-- Begin Supplied data --
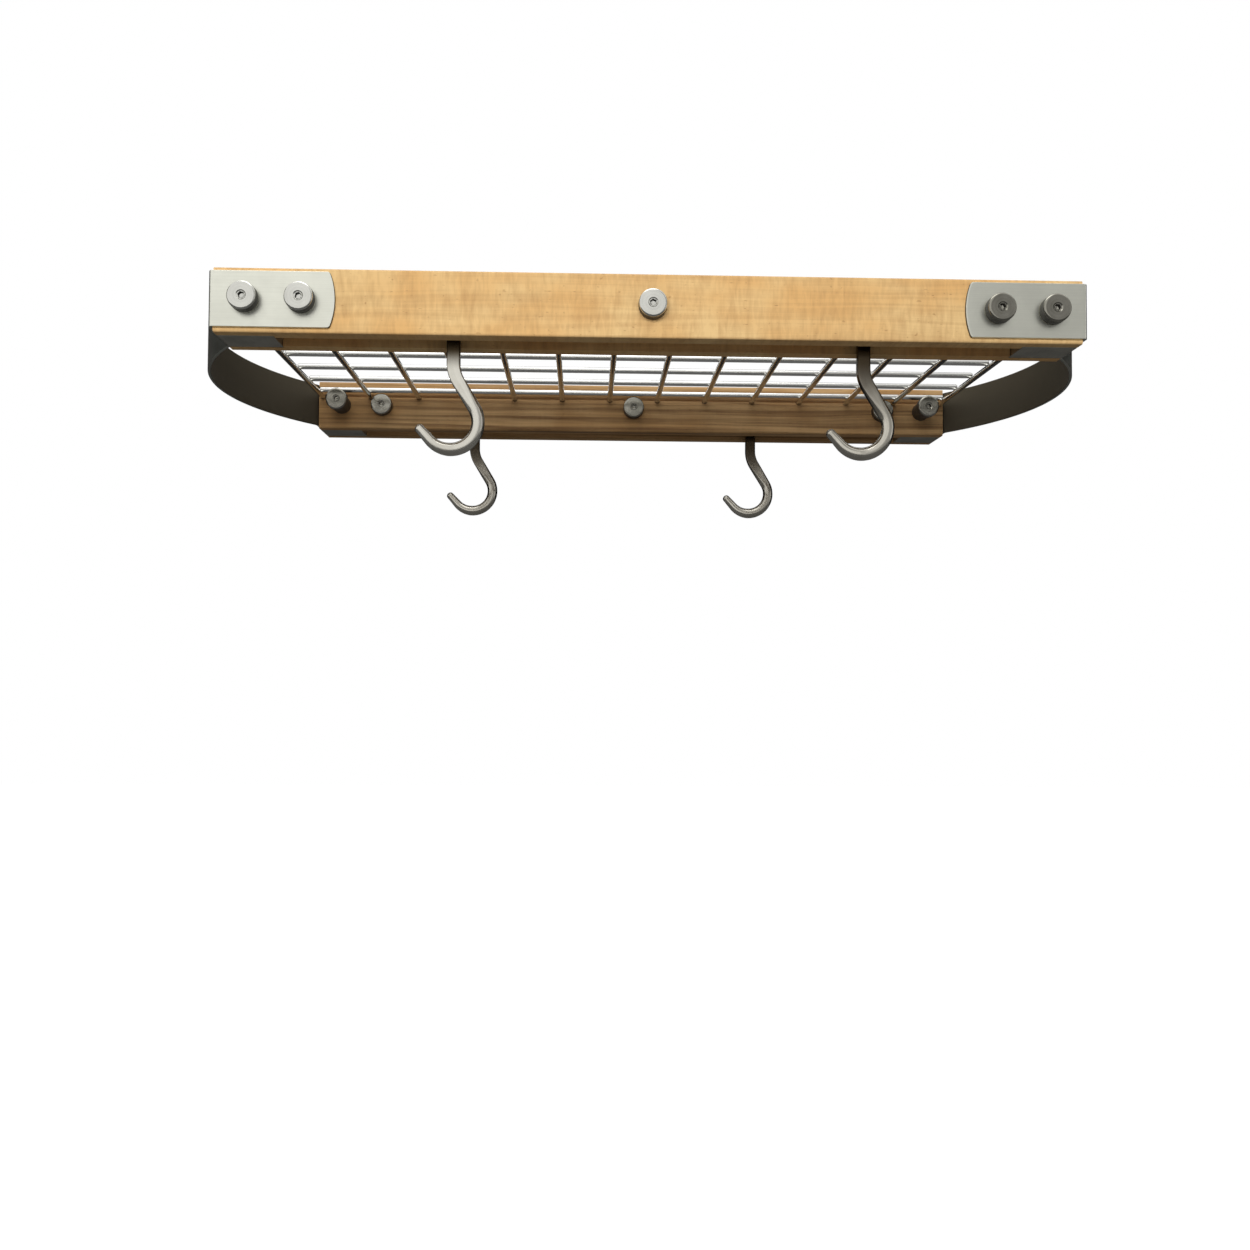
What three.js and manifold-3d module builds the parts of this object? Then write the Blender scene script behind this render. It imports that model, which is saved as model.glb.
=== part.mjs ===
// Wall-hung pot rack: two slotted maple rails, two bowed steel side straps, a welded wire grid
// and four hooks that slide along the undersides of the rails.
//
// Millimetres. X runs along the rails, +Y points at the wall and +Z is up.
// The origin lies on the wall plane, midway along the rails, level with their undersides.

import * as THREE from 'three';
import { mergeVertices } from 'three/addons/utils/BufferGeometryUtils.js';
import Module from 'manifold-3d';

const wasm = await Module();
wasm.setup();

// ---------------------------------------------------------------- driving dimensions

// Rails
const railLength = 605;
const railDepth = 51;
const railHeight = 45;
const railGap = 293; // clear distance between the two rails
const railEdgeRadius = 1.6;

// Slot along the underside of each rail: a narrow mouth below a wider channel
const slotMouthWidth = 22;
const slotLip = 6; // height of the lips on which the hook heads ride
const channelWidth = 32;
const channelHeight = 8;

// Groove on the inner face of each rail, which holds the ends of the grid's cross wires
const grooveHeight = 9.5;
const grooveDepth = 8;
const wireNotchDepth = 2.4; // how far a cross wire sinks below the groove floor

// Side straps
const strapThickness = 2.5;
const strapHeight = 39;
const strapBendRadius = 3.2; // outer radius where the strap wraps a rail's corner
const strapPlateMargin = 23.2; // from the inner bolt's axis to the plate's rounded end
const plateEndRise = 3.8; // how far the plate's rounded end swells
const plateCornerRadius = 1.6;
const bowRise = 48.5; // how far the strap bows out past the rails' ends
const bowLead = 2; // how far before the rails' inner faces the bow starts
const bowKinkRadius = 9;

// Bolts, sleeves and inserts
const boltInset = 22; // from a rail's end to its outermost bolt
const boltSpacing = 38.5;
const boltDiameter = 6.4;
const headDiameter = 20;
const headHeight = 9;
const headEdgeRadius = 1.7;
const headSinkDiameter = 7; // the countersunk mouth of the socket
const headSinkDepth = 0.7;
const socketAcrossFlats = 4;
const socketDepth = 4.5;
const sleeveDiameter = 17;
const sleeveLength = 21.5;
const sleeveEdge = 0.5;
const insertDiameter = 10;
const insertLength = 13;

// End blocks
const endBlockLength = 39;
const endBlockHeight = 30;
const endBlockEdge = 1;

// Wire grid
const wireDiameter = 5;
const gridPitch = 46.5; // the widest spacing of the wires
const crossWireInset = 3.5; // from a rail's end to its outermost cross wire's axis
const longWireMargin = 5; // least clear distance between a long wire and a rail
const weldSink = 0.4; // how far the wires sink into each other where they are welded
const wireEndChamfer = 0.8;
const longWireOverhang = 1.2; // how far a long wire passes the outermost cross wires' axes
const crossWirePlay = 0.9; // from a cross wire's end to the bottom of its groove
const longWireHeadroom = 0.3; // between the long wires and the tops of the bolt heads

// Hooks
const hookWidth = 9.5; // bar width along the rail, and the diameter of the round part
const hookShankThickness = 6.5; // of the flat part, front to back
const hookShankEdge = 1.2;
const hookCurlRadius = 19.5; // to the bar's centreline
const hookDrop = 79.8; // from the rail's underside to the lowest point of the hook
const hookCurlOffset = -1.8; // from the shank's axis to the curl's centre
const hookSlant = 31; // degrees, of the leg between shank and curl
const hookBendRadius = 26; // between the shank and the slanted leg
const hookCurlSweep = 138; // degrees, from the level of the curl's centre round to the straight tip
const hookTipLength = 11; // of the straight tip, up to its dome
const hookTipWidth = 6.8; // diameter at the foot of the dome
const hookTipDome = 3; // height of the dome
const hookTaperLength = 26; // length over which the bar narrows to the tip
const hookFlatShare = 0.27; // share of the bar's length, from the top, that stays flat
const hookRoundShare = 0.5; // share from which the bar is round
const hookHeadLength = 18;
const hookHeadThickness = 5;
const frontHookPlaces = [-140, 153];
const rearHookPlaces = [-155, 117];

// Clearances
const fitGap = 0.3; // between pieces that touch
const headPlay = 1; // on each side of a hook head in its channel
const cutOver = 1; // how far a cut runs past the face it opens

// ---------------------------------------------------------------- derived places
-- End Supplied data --
■ What is required: Everything from the first line above through the line that contains "const railEdgeRadius = 1.6;" should be duplicated exactly, please, and nothing beyond it.

■ Answer to the problem:
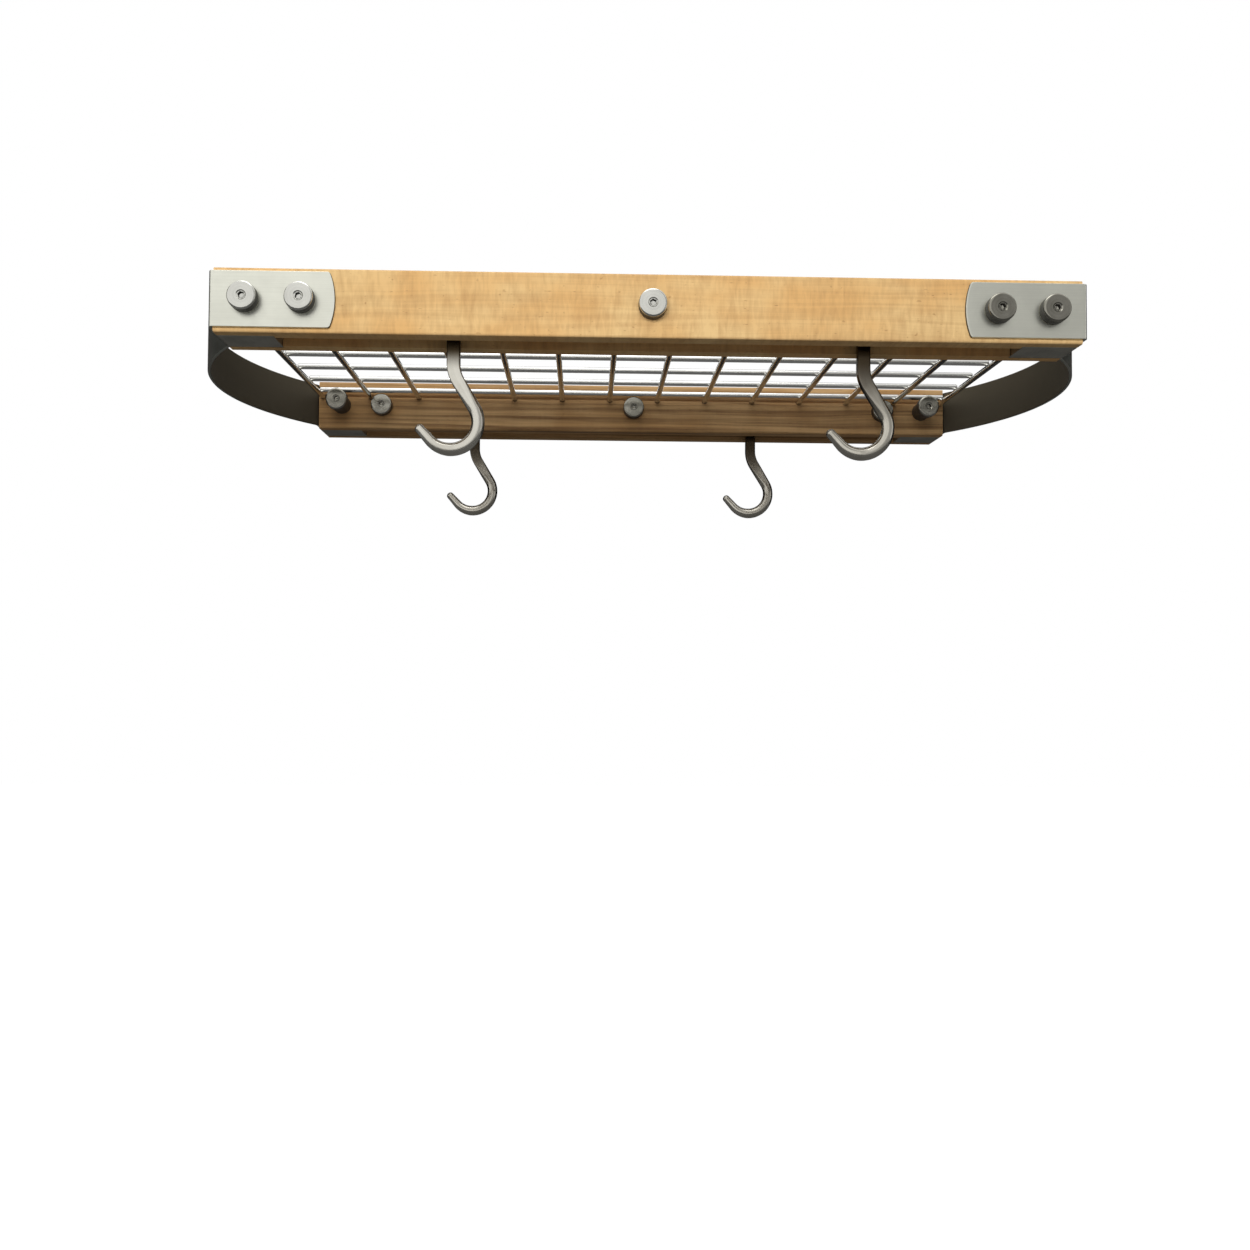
What three.js and manifold-3d module builds the parts of this object? Then write the Blender scene script behind this render. It imports that model, which is saved as model.glb.
=== part.mjs ===
// Wall-hung pot rack: two slotted maple rails, two bowed steel side straps, a welded wire grid
// and four hooks that slide along the undersides of the rails.
//
// Millimetres. X runs along the rails, +Y points at the wall and +Z is up.
// The origin lies on the wall plane, midway along the rails, level with their undersides.

import * as THREE from 'three';
import { mergeVertices } from 'three/addons/utils/BufferGeometryUtils.js';
import Module from 'manifold-3d';

const wasm = await Module();
wasm.setup();

// ---------------------------------------------------------------- driving dimensions

// Rails
const railLength = 605;
const railDepth = 51;
const railHeight = 45;
const railGap = 293; // clear distance between the two rails
const railEdgeRadius = 1.6;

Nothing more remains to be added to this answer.